Rapid expansion of digital payment technologies, online banking services, and e-commerce platforms has significantly increased the frequency and complexity of credit card fraud across global financial ecosystems. Conventional fraud detection mechanisms based on static rules and manual verification procedures encounter major limitations when exposed to dynamic cyberattack strategies, high-volume transaction streams, and sophisticated financial crime networks. Machine learning and deep learning techniques provide intelligent, adaptive, and data-driven solutions capable of identifying hidden fraud patterns, analyzing customer behavior, and supporting real-time financial risk assessment. This book chapter presents a comprehensive study of machine learning approaches for credit card fraud detection and risk analysis by examining supervised, unsupervised, semi-supervised, ensemble, and deep hybrid learning models within modern banking infrastructures. Critical analytical components including data preprocessing, feature engineering, imbalanced dataset handling, anomaly detection, behavioral analytics, and predictive risk scoring frameworks receive detailed exploration to highlight their contribution toward improving fraud classification accuracy and operational efficiency. Advanced analytical models such as Random Forest, Support Vector Machine, Autoencoders, Long Short-Term Memory networks, Graph Neural Networks, and deep hybrid architectures demonstrate strong capability for detecting unknown fraudulent activities and organized cybercrime behavior within large-scale transaction environments. The chapter also addresses significant research challenges involving computational complexity, data privacy, adversarial attacks, model interpretability, and real-time scalability in intelligent fraud analytics systems. Emerging technologies including Explainable Artificial Intelligence, Federated Learning, Blockchain integration, and graph-based analytical frameworks receive detailed discussion for strengthening transparency, security, and collaborative fraud prevention across distributed financial systems. The presented study contributes toward development of scalable, adaptive, and intelligent fraud detection frameworks capable of minimizing financial losses, improving transaction security, and enhancing trust within global digital payment infrastructures.

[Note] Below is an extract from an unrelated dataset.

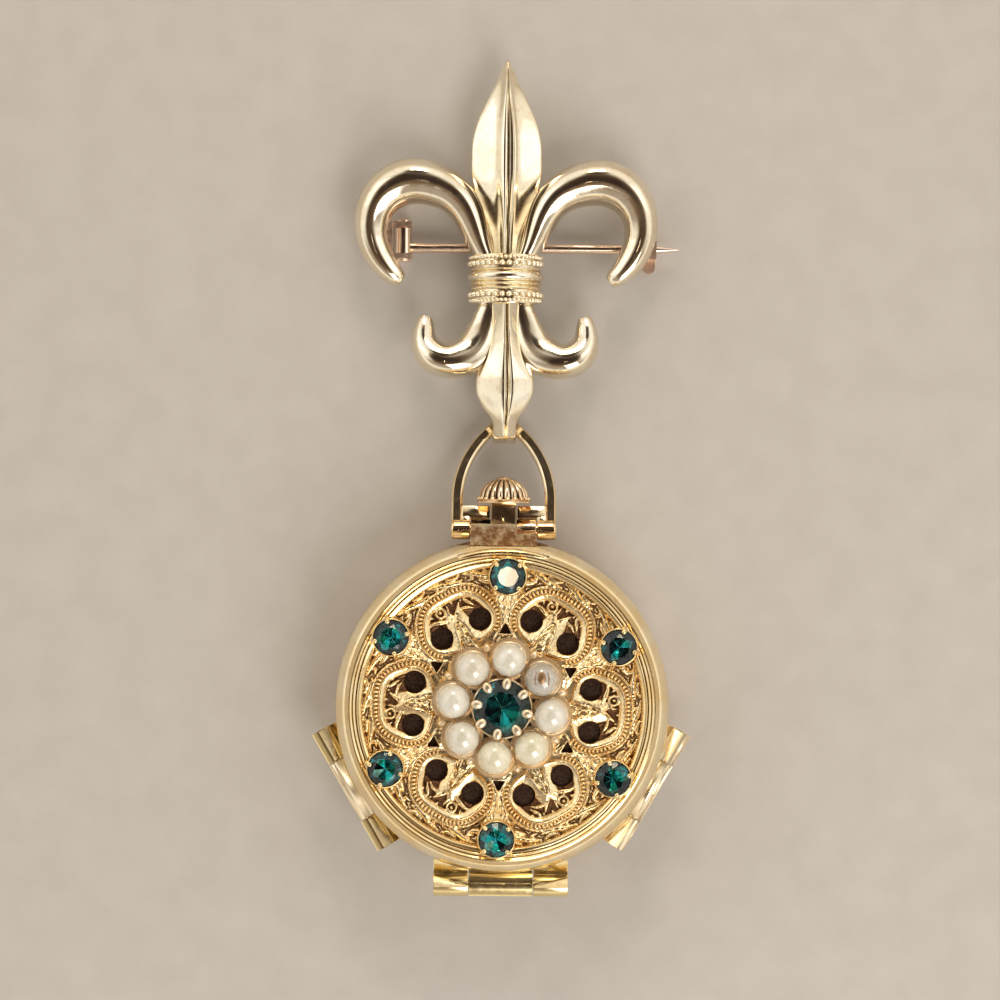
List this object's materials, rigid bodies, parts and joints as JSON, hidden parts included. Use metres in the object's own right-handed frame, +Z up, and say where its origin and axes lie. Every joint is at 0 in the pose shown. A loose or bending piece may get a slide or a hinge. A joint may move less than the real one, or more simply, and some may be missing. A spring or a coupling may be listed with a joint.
{
  "type": "fleur-de-lis brooch with a hanging folding photo locket",
  "caption": "Fleur-de-lis brooch with a pin back and a stirrup bow that carries a round folding photo locket with pierced ornament, green stones and pearls.",
  "frame": {"origin": "middle of the outline on the surface that the brooch lies on", "axes": "+Y toward the fleur's tip, +Z up from the surface toward the locket's jewelled front, +X to the right seen from the front"},
  "size_m": [0.038, 0.0836, 0.0148],
  "materials": {
    "gold": "polished gold plate",
    "polished_gold": "mirror polished gold plate",
    "filigree_gold": "stamped gold plate with dark recesses",
    "pin_metal": "drawn wire, rose gold plate",
    "green_stone": "cut glass",
    "pearl": "pearl lustre"
  },
  "bodies": {
    "brooch": {"fleur": "gold", "pin_joint": "gold", "pin_catch": "gold", "hanging_eye": "gold"},
    "pin": {"pin_stem": "pin_metal"},
    "bow": {"bow": "polished_gold"},
    "locket_back": {"case_back": "gold", "crown": "gold", "hinge_pin_back": "gold"},
    "inner_leaf_1": {"inner_frame_1": "gold", "hinge_pin_middle": "gold"},
    "inner_leaf_2": {"inner_frame_2": "gold", "hinge_pin_cover": "gold"},
    "locket_front": {"cover": "polished_gold", "filigree": "filigree_gold", "pearl_cluster": "filigree_gold", "centre_stone": "green_stone", "rim_stone_1": "green_stone", "rim_stone_2": "green_stone", "rim_stone_3": "green_stone", "rim_stone_4": "green_stone", "rim_stone_5": "green_stone", "rim_stone_6": "green_stone", "pearl_1": "pearl", "pearl_2": "pearl", "pearl_3": "pearl", "pearl_4": "pearl", "pearl_5": "pearl", "pearl_6": "pearl", "pearl_7": "pearl", "pearl_8": "pearl"}
  },
  "joints": [
    {"name": "pin_hinge", "type": "hinge", "parent": "brooch", "child": "pin", "pos_m": [-0.0104, 0.02305, 0.0017], "axis": [0, 1, 0], "range_deg": [0, 75]},
    {"name": "bow_swing", "type": "hinge", "parent": "brooch", "child": "bow", "pos_m": [0, 0.0048, 0.0015], "axis": [1, 0, 0], "range_deg": [-40, 40]},
    {"name": "locket_swing", "type": "hinge", "parent": "bow", "child": "locket_back", "pos_m": [0, -0.00545, 0.005], "axis": [1, 0, 0], "range_deg": [-25, 60]},
    {"name": "back_hinge", "type": "hinge", "parent": "locket_back", "child": "inner_leaf_1", "pos_m": [0.01477, -0.03138, 0.0045], "axis": [0.5, 0.866, 0], "range_deg": [0, 180]},
    {"name": "middle_hinge", "type": "hinge", "parent": "inner_leaf_1", "child": "inner_leaf_2", "pos_m": [-0.01477, -0.03138, 0.0063], "axis": [0.5, -0.866, 0], "range_deg": [0, 180]},
    {"name": "cover_hinge", "type": "hinge", "parent": "inner_leaf_2", "child": "locket_front", "pos_m": [0, -0.04065, 0.0081], "axis": [1, 0, 0], "range_deg": [0, 180]}
  ]
}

Rapid advancement of digital technologies and widespread adoption of electronic payment systems have transformed the global financial landscape during recent decades [1]. Credit cards occupy a dominant position within modern banking and e-commerce environments due to convenience, transaction speed, and accessibility across international markets [2]. Growth of online shopping platforms, mobile banking applications, contactless payment systems, and digital wallets has significantly increased transaction volume across financial networks [3]. Such technological expansion also creates favorable conditions for cybercriminal activities targeting payment infrastructures and customer financial information. Credit card fraud currently represents one of the most critical challenges faced by banking institutions, merchants, and financial service providers worldwide [4]. Unauthorized transactions, phishing attacks, counterfeit cards, account takeover activities, and identity theft operations generate substantial financial losses and reduce customer trust within digital payment ecosystems [5]. Continuous growth of sophisticated cybercrime techniques demands intelligent security frameworks capable of ensuring reliable fraud detection and effective financial risk management within large-scale transactional environments.

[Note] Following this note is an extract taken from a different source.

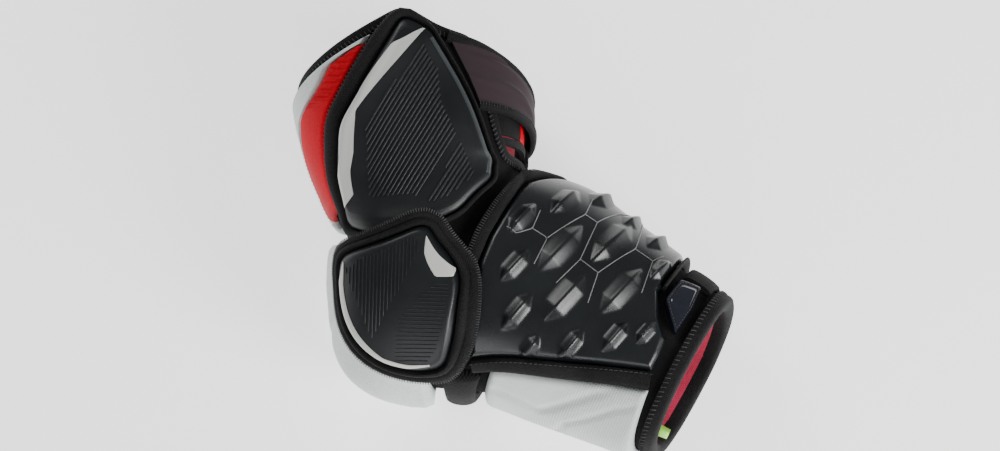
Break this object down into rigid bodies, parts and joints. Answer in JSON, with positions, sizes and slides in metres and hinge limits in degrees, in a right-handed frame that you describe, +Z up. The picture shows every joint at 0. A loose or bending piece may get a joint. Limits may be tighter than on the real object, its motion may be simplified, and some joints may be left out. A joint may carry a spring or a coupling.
{
  "type": "elbow pad",
  "caption": "Ice-hockey elbow pad lying on its side: padded sleeve with upper-arm shield, elbow shield, moulded forearm guard, bound edges and straps.",
  "frame": {"origin": "on the ground under the middle of the pad, which lies on the side that faces the body", "axes": "+Z up, towards the shields; -X is the outside of the elbow, +X the wrist end; +Y the upper-arm end"},
  "size_m": [0.2548, 0.2454, 0.1158],
  "materials": {
    "lining_knit": "soft brushed red knit",
    "sleeve_fabric": "black padded jersey, matte",
    "binding_tape": "black bias tape with grey overcast stitches",
    "moulded_shell": "satin moulded black with fine ribs",
    "moulded_guard": "satin moulded black with raised lozenges",
    "silver_film": "silver grey film with a fine grain",
    "red_panel": "red coated fabric over foam",
    "white_panel": "cool white coated foam with a fine grain",
    "strap_mesh": "dark grey and wine mesh, wrinkled",
    "glossy_patch": "glossy navy black",
    "lime_tab": "soft lime rubber"
  },
  "bodies": {
    "root": {"lining": "lining_knit", "sleeve": "sleeve_fabric", "sleeve_hem": "binding_tape", "bicep_shield": "moulded_shell", "bicep_shield_binding": "binding_tape", "bicep_chevron": "silver_film", "side_panel": "red_panel", "triceps_panel": "white_panel", "bicep_strap": "strap_mesh", "bicep_strap_hem": "binding_tape", "bicep_strap_piping": "binding_tape", "inner_strap": "red_panel", "inner_strap_hem": "binding_tape", "elbow_cap": "white_panel", "elbow_wing": "moulded_shell", "elbow_wing_binding": "binding_tape", "wing_flash": "silver_film", "wing_crescent": "silver_film", "elbow_strap": "sleeve_fabric", "forearm_guard": "moulded_guard", "forearm_guard_binding": "binding_tape", "ulna_band": "binding_tape", "ulna_panel": "white_panel", "wrist_hem": "binding_tape", "wrist_tab": "glossy_patch", "wrist_strap": "sleeve_fabric", "pull_tab": "lime_tab"}
  },
  "joints": []
}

Traditional fraud detection systems primarily depend on manually designed rules, predefined transaction thresholds, and statistical verification procedures for identifying suspicious financial activities [6]. Such conventional approaches perform effectively against previously observed fraud patterns but encounter serious limitations when exposed to rapidly evolving cyberattack strategies and complex transactional behavior [7]. Static rule-based systems frequently produce high false-positive rates because legitimate customer transactions often resemble fraudulent behavioral characteristics under varying financial conditions [8]. Increasing transaction volume within modern banking infrastructures also creates operational challenges for manual verification systems due to computational inefficiency and delayed analytical response. Fraudsters continuously modify transaction patterns, geographic movement behaviors, spending habits, and authentication bypass techniques to avoid detection within existing security frameworks [9]. Dynamic fraud environments therefore require adaptive analytical systems capable of learning hidden behavioral relationships from large-scale financial datasets [10]. Machine learning techniques provide significant advantages for automated fraud classification, anomaly detection, and predictive risk assessment through intelligent data-driven learning processes and continuous analytical improvement mechanisms.
Machine learning-based fraud analytics frameworks support identification of fraudulent transaction behavior through extraction of meaningful patterns from historical transaction datasets [11]. Supervised learning algorithms including Logistic Regression, Decision Trees, Random Forest, Support Vector Machines, and Naïve Bayes classifiers receive extensive application within fraud detection research because strong classification capability supports separation of legitimate and fraudulent transaction categories [12]. Ensemble learning frameworks improve predictive stability and analytical reliability through combination of multiple classification models operating collaboratively across high-dimensional transaction environments [13]. Unsupervised learning techniques such as clustering algorithms, Isolation Forest, and Autoencoders contribute toward anomaly detection capability for identifying previously unknown fraudulent activities lacking predefined labels [14]. Semi-supervised learning approaches strengthen analytical performance through utilization of limited labeled transaction data alongside large volumes of unlabeled financial information [15]. Such intelligent learning frameworks improve fraud sensitivity, reduce operational risk, and support real-time monitoring capability within digital payment infrastructures operating across global financial ecosystems.